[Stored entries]
--------------------------------------------------

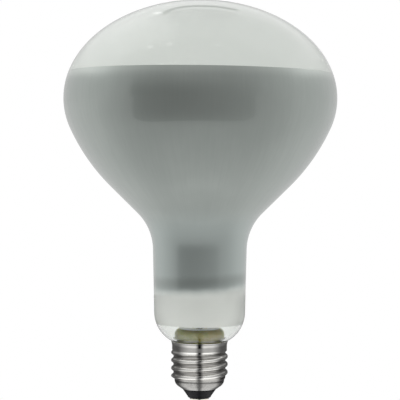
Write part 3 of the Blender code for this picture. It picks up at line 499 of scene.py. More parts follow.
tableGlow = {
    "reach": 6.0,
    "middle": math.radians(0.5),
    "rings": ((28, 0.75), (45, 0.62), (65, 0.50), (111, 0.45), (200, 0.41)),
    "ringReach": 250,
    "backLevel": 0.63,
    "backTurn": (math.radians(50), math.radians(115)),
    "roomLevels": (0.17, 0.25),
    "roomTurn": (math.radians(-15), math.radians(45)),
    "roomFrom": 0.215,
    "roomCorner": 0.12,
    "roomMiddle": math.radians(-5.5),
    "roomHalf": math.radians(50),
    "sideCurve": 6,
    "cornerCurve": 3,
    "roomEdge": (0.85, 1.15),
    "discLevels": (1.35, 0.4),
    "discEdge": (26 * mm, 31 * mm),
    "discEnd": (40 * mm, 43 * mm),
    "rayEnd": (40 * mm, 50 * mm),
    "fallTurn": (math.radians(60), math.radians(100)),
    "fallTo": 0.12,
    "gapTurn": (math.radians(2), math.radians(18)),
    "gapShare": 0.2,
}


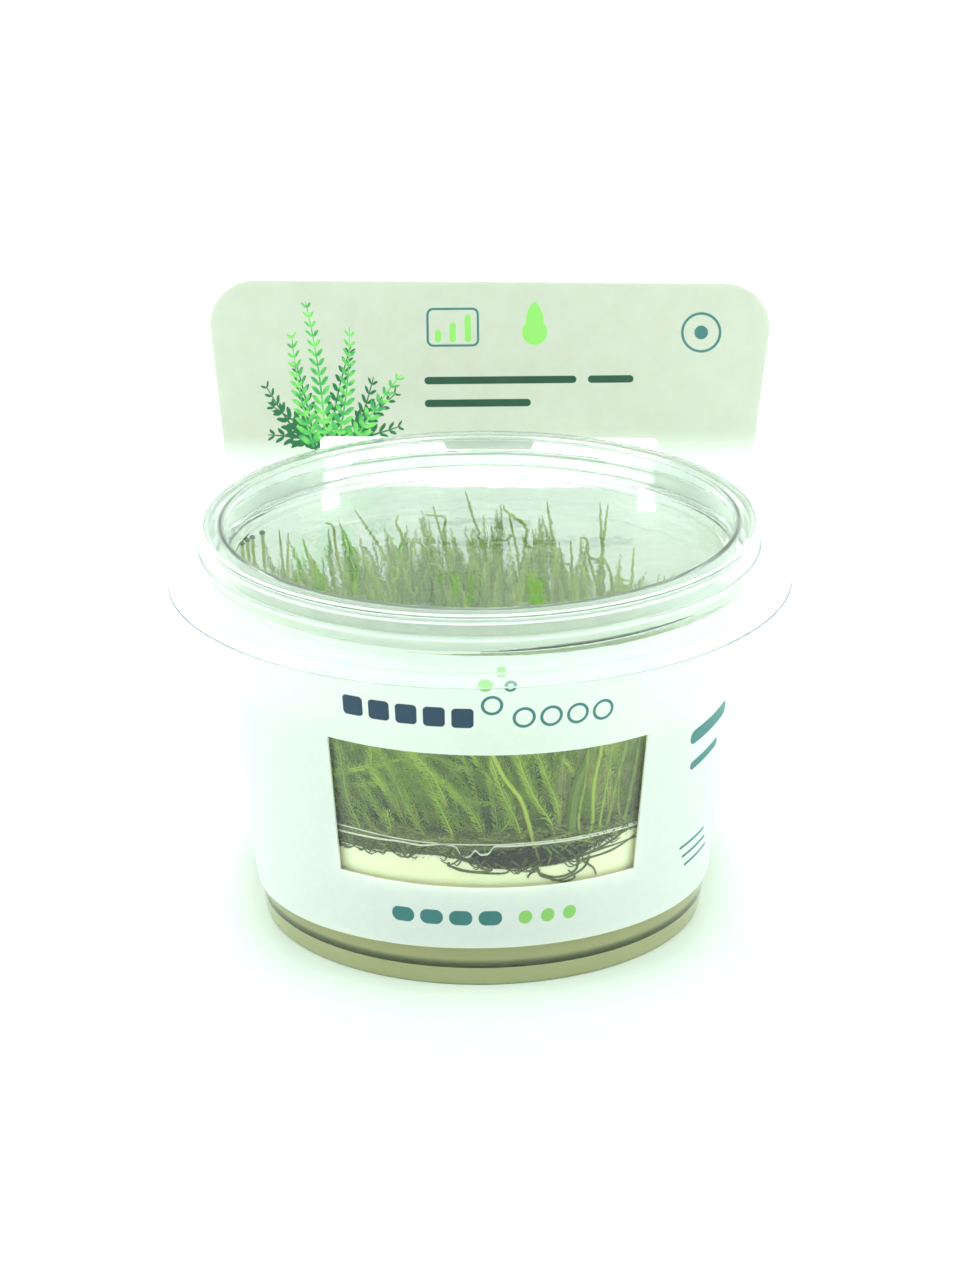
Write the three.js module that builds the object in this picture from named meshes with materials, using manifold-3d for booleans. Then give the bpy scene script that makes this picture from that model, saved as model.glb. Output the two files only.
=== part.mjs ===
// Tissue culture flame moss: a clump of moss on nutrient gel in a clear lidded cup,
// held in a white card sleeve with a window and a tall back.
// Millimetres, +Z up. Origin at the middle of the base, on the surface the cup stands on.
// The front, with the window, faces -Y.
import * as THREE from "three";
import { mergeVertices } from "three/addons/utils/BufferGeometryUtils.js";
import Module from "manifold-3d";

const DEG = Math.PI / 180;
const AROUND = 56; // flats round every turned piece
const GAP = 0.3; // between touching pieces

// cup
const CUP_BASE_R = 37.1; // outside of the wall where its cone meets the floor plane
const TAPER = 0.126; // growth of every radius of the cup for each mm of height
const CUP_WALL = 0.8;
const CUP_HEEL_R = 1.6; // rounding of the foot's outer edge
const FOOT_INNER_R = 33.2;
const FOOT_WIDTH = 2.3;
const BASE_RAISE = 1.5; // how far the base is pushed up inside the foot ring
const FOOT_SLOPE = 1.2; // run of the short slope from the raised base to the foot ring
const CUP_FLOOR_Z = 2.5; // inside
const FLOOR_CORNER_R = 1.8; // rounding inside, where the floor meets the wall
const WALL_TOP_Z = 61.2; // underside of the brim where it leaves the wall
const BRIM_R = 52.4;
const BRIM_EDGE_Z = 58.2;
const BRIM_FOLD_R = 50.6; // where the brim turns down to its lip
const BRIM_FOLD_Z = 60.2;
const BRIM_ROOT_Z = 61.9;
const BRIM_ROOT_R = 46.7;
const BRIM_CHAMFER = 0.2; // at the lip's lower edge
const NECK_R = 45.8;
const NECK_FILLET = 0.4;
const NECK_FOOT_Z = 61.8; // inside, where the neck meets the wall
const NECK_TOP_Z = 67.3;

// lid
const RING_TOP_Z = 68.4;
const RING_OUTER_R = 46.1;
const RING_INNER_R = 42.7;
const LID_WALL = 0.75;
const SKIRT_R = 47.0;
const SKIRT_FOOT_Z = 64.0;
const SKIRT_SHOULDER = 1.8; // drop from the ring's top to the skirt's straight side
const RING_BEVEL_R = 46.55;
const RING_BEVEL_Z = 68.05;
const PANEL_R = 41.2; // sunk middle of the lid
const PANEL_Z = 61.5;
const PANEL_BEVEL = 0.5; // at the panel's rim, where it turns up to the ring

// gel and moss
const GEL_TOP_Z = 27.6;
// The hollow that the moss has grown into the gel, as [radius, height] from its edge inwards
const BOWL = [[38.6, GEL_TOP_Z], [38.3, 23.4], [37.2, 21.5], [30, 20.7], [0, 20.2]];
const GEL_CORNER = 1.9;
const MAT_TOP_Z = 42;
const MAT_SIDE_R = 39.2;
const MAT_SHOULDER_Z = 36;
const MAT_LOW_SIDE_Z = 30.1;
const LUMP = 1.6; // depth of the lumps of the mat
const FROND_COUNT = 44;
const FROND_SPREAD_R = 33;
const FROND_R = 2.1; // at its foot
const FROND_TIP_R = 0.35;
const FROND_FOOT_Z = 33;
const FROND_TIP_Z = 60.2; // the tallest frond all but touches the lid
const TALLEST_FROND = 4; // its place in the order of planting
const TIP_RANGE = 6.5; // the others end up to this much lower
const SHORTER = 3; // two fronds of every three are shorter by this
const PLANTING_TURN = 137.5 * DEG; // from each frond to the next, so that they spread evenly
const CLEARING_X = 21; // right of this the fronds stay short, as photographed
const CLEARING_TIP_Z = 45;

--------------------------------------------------

[TASK INSTRUCTIONS] Can you reproduce all the material exactly?

[OUTPUT FOR THIS TASK]
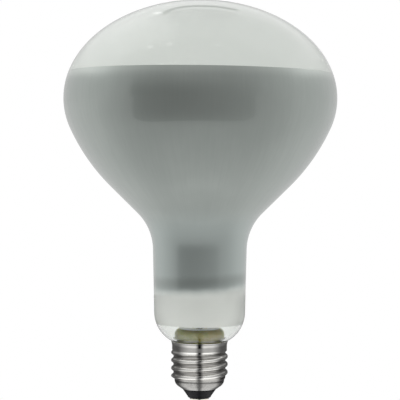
Write part 3 of the Blender code for this picture. It picks up at line 499 of scene.py. More parts follow.
tableGlow = {
    "reach": 6.0,
    "middle": math.radians(0.5),
    "rings": ((28, 0.75), (45, 0.62), (65, 0.50), (111, 0.45), (200, 0.41)),
    "ringReach": 250,
    "backLevel": 0.63,
    "backTurn": (math.radians(50), math.radians(115)),
    "roomLevels": (0.17, 0.25),
    "roomTurn": (math.radians(-15), math.radians(45)),
    "roomFrom": 0.215,
    "roomCorner": 0.12,
    "roomMiddle": math.radians(-5.5),
    "roomHalf": math.radians(50),
    "sideCurve": 6,
    "cornerCurve": 3,
    "roomEdge": (0.85, 1.15),
    "discLevels": (1.35, 0.4),
    "discEdge": (26 * mm, 31 * mm),
    "discEnd": (40 * mm, 43 * mm),
    "rayEnd": (40 * mm, 50 * mm),
    "fallTurn": (math.radians(60), math.radians(100)),
    "fallTo": 0.12,
    "gapTurn": (math.radians(2), math.radians(18)),
    "gapShare": 0.2,
}


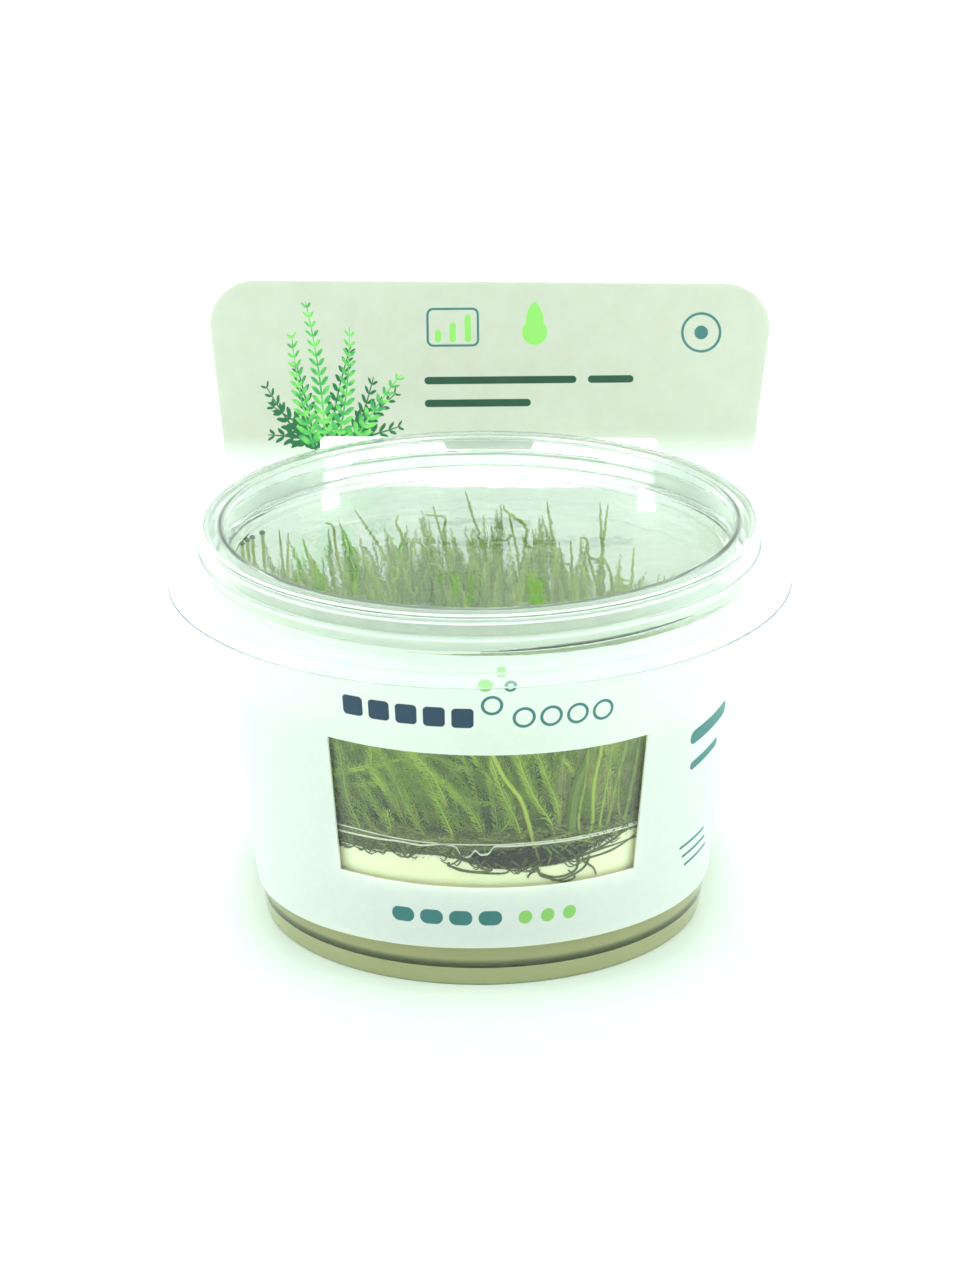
Write the three.js module that builds the object in this picture from named meshes with materials, using manifold-3d for booleans. Then give the bpy scene script that makes this picture from that model, saved as model.glb. Output the two files only.
=== part.mjs ===
// Tissue culture flame moss: a clump of moss on nutrient gel in a clear lidded cup,
// held in a white card sleeve with a window and a tall back.
// Millimetres, +Z up. Origin at the middle of the base, on the surface the cup stands on.
// The front, with the window, faces -Y.
import * as THREE from "three";
import { mergeVertices } from "three/addons/utils/BufferGeometryUtils.js";
import Module from "manifold-3d";

const DEG = Math.PI / 180;
const AROUND = 56; // flats round every turned piece
const GAP = 0.3; // between touching pieces

// cup
const CUP_BASE_R = 37.1; // outside of the wall where its cone meets the floor plane
const TAPER = 0.126; // growth of every radius of the cup for each mm of height
const CUP_WALL = 0.8;
const CUP_HEEL_R = 1.6; // rounding of the foot's outer edge
const FOOT_INNER_R = 33.2;
const FOOT_WIDTH = 2.3;
const BASE_RAISE = 1.5; // how far the base is pushed up inside the foot ring
const FOOT_SLOPE = 1.2; // run of the short slope from the raised base to the foot ring
const CUP_FLOOR_Z = 2.5; // inside
const FLOOR_CORNER_R = 1.8; // rounding inside, where the floor meets the wall
const WALL_TOP_Z = 61.2; // underside of the brim where it leaves the wall
const BRIM_R = 52.4;
const BRIM_EDGE_Z = 58.2;
const BRIM_FOLD_R = 50.6; // where the brim turns down to its lip
const BRIM_FOLD_Z = 60.2;
const BRIM_ROOT_Z = 61.9;
const BRIM_ROOT_R = 46.7;
const BRIM_CHAMFER = 0.2; // at the lip's lower edge
const NECK_R = 45.8;
const NECK_FILLET = 0.4;
const NECK_FOOT_Z = 61.8; // inside, where the neck meets the wall
const NECK_TOP_Z = 67.3;

// lid
const RING_TOP_Z = 68.4;
const RING_OUTER_R = 46.1;
const RING_INNER_R = 42.7;
const LID_WALL = 0.75;
const SKIRT_R = 47.0;
const SKIRT_FOOT_Z = 64.0;
const SKIRT_SHOULDER = 1.8; // drop from the ring's top to the skirt's straight side
const RING_BEVEL_R = 46.55;
const RING_BEVEL_Z = 68.05;
const PANEL_R = 41.2; // sunk middle of the lid
const PANEL_Z = 61.5;
const PANEL_BEVEL = 0.5; // at the panel's rim, where it turns up to the ring

// gel and moss
const GEL_TOP_Z = 27.6;
// The hollow that the moss has grown into the gel, as [radius, height] from its edge inwards
const BOWL = [[38.6, GEL_TOP_Z], [38.3, 23.4], [37.2, 21.5], [30, 20.7], [0, 20.2]];
const GEL_CORNER = 1.9;
const MAT_TOP_Z = 42;
const MAT_SIDE_R = 39.2;
const MAT_SHOULDER_Z = 36;
const MAT_LOW_SIDE_Z = 30.1;
const LUMP = 1.6; // depth of the lumps of the mat
const FROND_COUNT = 44;
const FROND_SPREAD_R = 33;
const FROND_R = 2.1; // at its foot
const FROND_TIP_R = 0.35;
const FROND_FOOT_Z = 33;
const FROND_TIP_Z = 60.2; // the tallest frond all but touches the lid
const TALLEST_FROND = 4; // its place in the order of planting
const TIP_RANGE = 6.5; // the others end up to this much lower
const SHORTER = 3; // two fronds of every three are shorter by this
const PLANTING_TURN = 137.5 * DEG; // from each frond to the next, so that they spread evenly
const CLEARING_X = 21; // right of this the fronds stay short, as photographed
const CLEARING_TIP_Z = 45;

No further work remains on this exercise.